Bill White was born in Bradenton
where he attended school locally but never took a writing course. As an avid outdoorsman and wildlife expert, White has taught conservation and wildlife identification for the State of Florida's Hunter Education Program, performed countless reptile shows for the public at a local attraction and has served as a guest instructor at USF's summer program.

White is an amateur wildlife photographer and Master Falconer,
licensed to possess venomous reptiles, and he is often called upon by the United States Fish and Wildlife Service to help in wildlife crisis situations. White started writing while recuperating from an injury, and he began "Little Boys" after his first work (a technical manual on wildlife identification) was vehemently rejected.

"Little Boys" soon became a labor of love,
dedicated to White's two best friends who were both killed in separate alcohol-related accidents.
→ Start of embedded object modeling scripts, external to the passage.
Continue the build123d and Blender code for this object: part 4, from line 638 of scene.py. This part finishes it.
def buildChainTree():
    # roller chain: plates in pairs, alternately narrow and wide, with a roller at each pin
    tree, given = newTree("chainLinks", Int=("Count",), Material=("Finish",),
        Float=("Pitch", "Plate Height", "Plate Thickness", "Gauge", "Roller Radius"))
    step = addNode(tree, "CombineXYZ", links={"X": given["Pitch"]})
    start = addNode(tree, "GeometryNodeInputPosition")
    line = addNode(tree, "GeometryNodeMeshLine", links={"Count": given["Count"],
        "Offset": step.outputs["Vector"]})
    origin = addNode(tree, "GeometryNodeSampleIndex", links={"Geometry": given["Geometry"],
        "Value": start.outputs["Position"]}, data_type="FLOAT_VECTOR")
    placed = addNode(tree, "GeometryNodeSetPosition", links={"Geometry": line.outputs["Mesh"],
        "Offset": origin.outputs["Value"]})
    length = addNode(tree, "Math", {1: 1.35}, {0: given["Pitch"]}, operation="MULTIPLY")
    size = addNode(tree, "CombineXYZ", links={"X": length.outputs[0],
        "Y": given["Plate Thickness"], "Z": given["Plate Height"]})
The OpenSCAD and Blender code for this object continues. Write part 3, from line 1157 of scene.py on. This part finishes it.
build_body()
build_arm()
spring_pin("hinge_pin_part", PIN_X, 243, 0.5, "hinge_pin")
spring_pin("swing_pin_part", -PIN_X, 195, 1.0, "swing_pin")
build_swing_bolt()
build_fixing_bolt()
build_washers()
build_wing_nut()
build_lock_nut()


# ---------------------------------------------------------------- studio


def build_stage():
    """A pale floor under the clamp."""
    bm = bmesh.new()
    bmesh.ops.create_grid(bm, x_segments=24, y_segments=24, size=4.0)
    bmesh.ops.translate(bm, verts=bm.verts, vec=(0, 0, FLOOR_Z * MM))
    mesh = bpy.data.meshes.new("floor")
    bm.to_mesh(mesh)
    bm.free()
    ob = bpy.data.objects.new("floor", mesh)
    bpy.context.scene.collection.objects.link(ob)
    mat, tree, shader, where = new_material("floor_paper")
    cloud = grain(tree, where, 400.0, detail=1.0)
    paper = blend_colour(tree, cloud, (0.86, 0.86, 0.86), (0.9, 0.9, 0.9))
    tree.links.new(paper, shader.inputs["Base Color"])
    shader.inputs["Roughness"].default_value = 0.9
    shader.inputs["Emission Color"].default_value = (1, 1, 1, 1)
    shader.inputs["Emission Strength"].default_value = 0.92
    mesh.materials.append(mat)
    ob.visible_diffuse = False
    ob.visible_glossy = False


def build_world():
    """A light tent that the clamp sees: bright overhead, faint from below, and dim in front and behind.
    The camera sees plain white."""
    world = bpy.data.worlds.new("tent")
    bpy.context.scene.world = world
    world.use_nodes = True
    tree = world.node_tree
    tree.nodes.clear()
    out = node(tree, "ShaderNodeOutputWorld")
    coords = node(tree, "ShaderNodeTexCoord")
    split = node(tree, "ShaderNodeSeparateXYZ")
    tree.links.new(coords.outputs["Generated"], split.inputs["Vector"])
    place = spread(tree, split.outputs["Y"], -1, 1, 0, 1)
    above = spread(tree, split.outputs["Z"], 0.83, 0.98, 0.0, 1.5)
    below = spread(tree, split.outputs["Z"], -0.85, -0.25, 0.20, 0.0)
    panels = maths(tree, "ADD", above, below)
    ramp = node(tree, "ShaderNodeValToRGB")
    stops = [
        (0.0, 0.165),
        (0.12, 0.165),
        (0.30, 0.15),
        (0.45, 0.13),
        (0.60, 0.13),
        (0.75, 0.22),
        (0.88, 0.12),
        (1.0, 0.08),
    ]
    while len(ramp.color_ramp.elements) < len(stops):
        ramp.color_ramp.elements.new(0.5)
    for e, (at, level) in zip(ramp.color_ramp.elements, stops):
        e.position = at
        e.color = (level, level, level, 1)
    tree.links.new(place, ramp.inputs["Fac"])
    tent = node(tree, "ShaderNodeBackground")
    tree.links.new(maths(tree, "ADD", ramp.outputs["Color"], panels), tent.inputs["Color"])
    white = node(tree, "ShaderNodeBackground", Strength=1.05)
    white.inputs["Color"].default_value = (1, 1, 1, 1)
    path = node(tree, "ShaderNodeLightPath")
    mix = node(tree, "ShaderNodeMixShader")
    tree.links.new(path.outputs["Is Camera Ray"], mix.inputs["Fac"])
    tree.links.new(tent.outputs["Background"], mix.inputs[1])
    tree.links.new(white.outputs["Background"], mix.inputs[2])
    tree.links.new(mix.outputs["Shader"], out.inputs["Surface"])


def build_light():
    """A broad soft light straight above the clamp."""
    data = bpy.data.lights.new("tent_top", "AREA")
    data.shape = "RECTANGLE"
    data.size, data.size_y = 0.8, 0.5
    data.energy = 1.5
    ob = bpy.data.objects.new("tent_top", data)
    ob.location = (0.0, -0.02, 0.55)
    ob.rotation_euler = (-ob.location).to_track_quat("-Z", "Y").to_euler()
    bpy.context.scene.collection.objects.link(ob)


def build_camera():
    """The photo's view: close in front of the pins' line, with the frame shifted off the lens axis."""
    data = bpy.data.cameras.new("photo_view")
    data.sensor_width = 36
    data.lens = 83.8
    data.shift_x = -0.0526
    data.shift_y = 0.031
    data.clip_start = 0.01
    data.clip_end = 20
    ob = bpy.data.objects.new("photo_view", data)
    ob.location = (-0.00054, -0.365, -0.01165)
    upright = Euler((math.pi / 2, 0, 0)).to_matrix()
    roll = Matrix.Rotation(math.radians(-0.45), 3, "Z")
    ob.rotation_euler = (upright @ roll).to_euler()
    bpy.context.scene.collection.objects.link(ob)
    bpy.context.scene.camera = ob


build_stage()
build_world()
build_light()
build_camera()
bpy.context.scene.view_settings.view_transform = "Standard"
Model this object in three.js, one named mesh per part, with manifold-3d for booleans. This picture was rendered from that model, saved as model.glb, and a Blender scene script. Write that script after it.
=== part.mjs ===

After his recuperation, White earned a captain's license, and shed the bonds of salesmanship and marketing to do what he finds natural. Captain Bill now spends his days doing what most outdoorsmen dream of--fishing from dusk until dawn--and getting paid for it!

"Born during the passing of hurricane Donna, my parents knew they had a whirlwind on their hands," recalled White. "I grew up learning lessons, breaking rules and enjoying the outdoors, gaining an appreciation for the environment and all it's inhabitants.

"Now, as a charter captain, I still enjoy the things that made my boyhood special enough to write about. The brilliant shine of early morning sunlight over the bays, the "pop" of snook feeding in the mangroves, the burgundy hue of redfish tails trailing across the flats.

"A lot of the people I went to school with have moved on and become successful, but I'm happy where I'm at, doing what I do. Sometimes those alumni return and hire me for fishing trips... Funny thing, they always tell me how lucky I am!"